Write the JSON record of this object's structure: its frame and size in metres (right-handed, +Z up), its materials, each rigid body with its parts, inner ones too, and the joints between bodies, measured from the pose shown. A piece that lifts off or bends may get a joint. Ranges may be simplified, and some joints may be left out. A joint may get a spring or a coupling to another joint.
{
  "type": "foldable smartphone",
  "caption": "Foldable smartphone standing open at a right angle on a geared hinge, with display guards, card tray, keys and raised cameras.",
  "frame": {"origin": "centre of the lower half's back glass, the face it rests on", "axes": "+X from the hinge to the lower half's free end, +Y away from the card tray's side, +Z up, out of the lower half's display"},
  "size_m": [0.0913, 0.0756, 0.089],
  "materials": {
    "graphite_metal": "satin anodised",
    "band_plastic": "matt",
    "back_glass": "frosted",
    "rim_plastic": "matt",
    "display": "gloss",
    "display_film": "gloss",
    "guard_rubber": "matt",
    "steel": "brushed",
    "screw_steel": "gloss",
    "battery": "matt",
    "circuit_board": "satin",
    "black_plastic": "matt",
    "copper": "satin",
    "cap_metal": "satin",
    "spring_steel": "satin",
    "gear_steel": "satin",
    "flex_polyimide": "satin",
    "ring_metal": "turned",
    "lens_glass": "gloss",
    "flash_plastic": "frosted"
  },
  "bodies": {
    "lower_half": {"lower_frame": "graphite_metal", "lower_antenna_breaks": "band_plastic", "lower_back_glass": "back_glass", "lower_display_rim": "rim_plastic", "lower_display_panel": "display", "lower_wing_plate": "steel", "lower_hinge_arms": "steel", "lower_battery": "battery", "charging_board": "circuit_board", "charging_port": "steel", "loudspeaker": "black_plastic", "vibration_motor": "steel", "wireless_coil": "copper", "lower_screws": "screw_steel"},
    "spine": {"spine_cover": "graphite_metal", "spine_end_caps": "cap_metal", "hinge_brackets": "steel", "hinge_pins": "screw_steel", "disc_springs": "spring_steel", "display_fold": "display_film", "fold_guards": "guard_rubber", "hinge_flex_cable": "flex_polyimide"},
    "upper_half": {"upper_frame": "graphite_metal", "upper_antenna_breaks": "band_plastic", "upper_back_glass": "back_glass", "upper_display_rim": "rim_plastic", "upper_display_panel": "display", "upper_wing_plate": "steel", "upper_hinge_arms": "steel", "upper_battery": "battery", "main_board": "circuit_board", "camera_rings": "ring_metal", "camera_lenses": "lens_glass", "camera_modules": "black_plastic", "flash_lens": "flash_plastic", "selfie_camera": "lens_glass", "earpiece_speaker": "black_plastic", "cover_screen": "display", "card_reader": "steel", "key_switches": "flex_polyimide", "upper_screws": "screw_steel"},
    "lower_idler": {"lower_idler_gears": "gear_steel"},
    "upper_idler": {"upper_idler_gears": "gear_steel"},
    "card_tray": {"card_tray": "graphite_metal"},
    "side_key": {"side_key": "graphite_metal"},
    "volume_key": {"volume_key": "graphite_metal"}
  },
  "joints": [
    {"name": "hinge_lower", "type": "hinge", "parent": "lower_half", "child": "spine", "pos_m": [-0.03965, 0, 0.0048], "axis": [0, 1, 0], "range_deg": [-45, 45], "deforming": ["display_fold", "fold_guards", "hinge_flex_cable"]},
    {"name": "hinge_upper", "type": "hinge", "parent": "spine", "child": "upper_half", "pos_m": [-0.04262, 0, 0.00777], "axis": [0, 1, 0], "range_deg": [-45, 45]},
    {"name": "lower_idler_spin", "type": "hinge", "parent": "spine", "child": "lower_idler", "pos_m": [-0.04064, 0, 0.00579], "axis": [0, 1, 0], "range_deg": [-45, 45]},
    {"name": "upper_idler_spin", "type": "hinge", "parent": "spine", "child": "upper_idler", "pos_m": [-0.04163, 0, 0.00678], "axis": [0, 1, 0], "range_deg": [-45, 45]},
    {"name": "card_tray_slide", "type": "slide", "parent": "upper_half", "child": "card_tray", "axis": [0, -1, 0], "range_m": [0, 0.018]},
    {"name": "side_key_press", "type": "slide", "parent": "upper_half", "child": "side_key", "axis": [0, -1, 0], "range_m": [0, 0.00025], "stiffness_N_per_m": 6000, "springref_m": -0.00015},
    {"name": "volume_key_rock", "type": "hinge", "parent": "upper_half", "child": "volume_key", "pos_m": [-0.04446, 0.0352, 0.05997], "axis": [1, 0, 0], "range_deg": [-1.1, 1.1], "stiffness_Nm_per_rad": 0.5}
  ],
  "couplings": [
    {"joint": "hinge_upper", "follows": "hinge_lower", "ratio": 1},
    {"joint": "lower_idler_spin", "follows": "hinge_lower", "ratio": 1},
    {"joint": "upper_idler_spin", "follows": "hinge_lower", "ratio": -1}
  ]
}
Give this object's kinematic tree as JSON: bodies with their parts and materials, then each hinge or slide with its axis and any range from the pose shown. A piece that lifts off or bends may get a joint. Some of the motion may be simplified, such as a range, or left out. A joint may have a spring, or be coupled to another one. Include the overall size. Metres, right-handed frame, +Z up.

--- Given problem ---
Give back the whole listing, word for word.

--- Response ---
Write the JSON record of this object's structure: its frame and size in metres (right-handed, +Z up), its materials, each rigid body with its parts, inner ones too, and the joints between bodies, measured from the pose shown. A piece that lifts off or bends may get a joint. Ranges may be simplified, and some joints may be left out. A joint may get a spring or a coupling to another joint.
{
  "type": "foldable smartphone",
  "caption": "Foldable smartphone standing open at a right angle on a geared hinge, with display guards, card tray, keys and raised cameras.",
  "frame": {"origin": "centre of the lower half's back glass, the face it rests on", "axes": "+X from the hinge to the lower half's free end, +Y away from the card tray's side, +Z up, out of the lower half's display"},
  "size_m": [0.0913, 0.0756, 0.089],
  "materials": {
    "graphite_metal": "satin anodised",
    "band_plastic": "matt",
    "back_glass": "frosted",
    "rim_plastic": "matt",
    "display": "gloss",
    "display_film": "gloss",
    "guard_rubber": "matt",
    "steel": "brushed",
    "screw_steel": "gloss",
    "battery": "matt",
    "circuit_board": "satin",
    "black_plastic": "matt",
    "copper": "satin",
    "cap_metal": "satin",
    "spring_steel": "satin",
    "gear_steel": "satin",
    "flex_polyimide": "satin",
    "ring_metal": "turned",
    "lens_glass": "gloss",
    "flash_plastic": "frosted"
  },
  "bodies": {
    "lower_half": {"lower_frame": "graphite_metal", "lower_antenna_breaks": "band_plastic", "lower_back_glass": "back_glass", "lower_display_rim": "rim_plastic", "lower_display_panel": "display", "lower_wing_plate": "steel", "lower_hinge_arms": "steel", "lower_battery": "battery", "charging_board": "circuit_board", "charging_port": "steel", "loudspeaker": "black_plastic", "vibration_motor": "steel", "wireless_coil": "copper", "lower_screws": "screw_steel"},
    "spine": {"spine_cover": "graphite_metal", "spine_end_caps": "cap_metal", "hinge_brackets": "steel", "hinge_pins": "screw_steel", "disc_springs": "spring_steel", "display_fold": "display_film", "fold_guards": "guard_rubber", "hinge_flex_cable": "flex_polyimide"},
    "upper_half": {"upper_frame": "graphite_metal", "upper_antenna_breaks": "band_plastic", "upper_back_glass": "back_glass", "upper_display_rim": "rim_plastic", "upper_display_panel": "display", "upper_wing_plate": "steel", "upper_hinge_arms": "steel", "upper_battery": "battery", "main_board": "circuit_board", "camera_rings": "ring_metal", "camera_lenses": "lens_glass", "camera_modules": "black_plastic", "flash_lens": "flash_plastic", "selfie_camera": "lens_glass", "earpiece_speaker": "black_plastic", "cover_screen": "display", "card_reader": "steel", "key_switches": "flex_polyimide", "upper_screws": "screw_steel"},
    "lower_idler": {"lower_idler_gears": "gear_steel"},
    "upper_idler": {"upper_idler_gears": "gear_steel"},
    "card_tray": {"card_tray": "graphite_metal"},
    "side_key": {"side_key": "graphite_metal"},
    "volume_key": {"volume_key": "graphite_metal"}
  },
  "joints": [
    {"name": "hinge_lower", "type": "hinge", "parent": "lower_half", "child": "spine", "pos_m": [-0.03965, 0, 0.0048], "axis": [0, 1, 0], "range_deg": [-45, 45], "deforming": ["display_fold", "fold_guards", "hinge_flex_cable"]},
    {"name": "hinge_upper", "type": "hinge", "parent": "spine", "child": "upper_half", "pos_m": [-0.04262, 0, 0.00777], "axis": [0, 1, 0], "range_deg": [-45, 45]},
    {"name": "lower_idler_spin", "type": "hinge", "parent": "spine", "child": "lower_idler", "pos_m": [-0.04064, 0, 0.00579], "axis": [0, 1, 0], "range_deg": [-45, 45]},
    {"name": "upper_idler_spin", "type": "hinge", "parent": "spine", "child": "upper_idler", "pos_m": [-0.04163, 0, 0.00678], "axis": [0, 1, 0], "range_deg": [-45, 45]},
    {"name": "card_tray_slide", "type": "slide", "parent": "upper_half", "child": "card_tray", "axis": [0, -1, 0], "range_m": [0, 0.018]},
    {"name": "side_key_press", "type": "slide", "parent": "upper_half", "child": "side_key", "axis": [0, -1, 0], "range_m": [0, 0.00025], "stiffness_N_per_m": 6000, "springref_m": -0.00015},
    {"name": "volume_key_rock", "type": "hinge", "parent": "upper_half", "child": "volume_key", "pos_m": [-0.04446, 0.0352, 0.05997], "axis": [1, 0, 0], "range_deg": [-1.1, 1.1], "stiffness_Nm_per_rad": 0.5}
  ],
  "couplings": [
    {"joint": "hinge_upper", "follows": "hinge_lower", "ratio": 1},
    {"joint": "lower_idler_spin", "follows": "hinge_lower", "ratio": 1},
    {"joint": "upper_idler_spin", "follows": "hinge_lower", "ratio": -1}
  ]
}
Give this object's kinematic tree as JSON: bodies with their parts and materials, then each hinge or slide with its axis and any range from the pose shown. A piece that lifts off or bends may get a joint. Some of the motion may be simplified, such as a range, or left out. A joint may have a spring, or be coupled to another one. Include the overall size. Metres, right-handed frame, +Z up.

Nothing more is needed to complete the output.